Si Election 2 me déçoit quelque peu, c'est que le style ne varie guère et que les personnages ne sont pas spécialement approfondis (alors que de ce côté-là, la deuxième partie du Parrain, c'est quand même quelque chose...). Passant sur les deux ans du mandat de Lok, qui nous auraient bien intéressés, Johnnie To concentre son récit sur la nouvelle élection et reproduit son schéma des règlements de comptes entre candidats. Les ramifications du scénario sont moins complexes (moins de protagonistes entrent en jeu) et les affrontements sont plus systématiques (mais on n'oublie pas la scène dans le chenil). Une dimension politique est ajoutée en traitant des rapports avec la Chine, qui semble in fine tirer toutes les ficelles. Le diptyque (provisoire ?) se clôt toujours plus sombre (nous sommes passé d'une partition plutôt pop à une musique lancinante) et plus violent.

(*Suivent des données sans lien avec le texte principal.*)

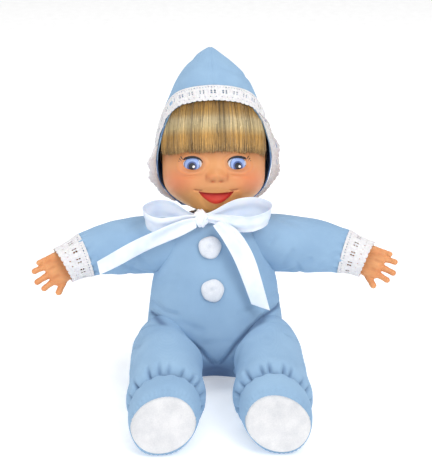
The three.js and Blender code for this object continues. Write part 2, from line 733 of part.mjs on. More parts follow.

David Fincher est connu pour ses constructions scénaristiques complexes et pour sa mise en scène virtuose. Pour ma part, je trouvais que ce talent visuel fonctionnait à plein dans Seven, un peu moins dans The game, puis plus du tout dans Fight club (je n'avais rien trouvé de particulier à son volet d'Alien et je n'ai pas vu Panic room). C'est avec plaisir que j'ai donc constaté dans son récent Zodiac la maîtrise d'une mise en scène plus classique. Fincher n'y abuse pas d'effets gratuits, ni de retournements douteux.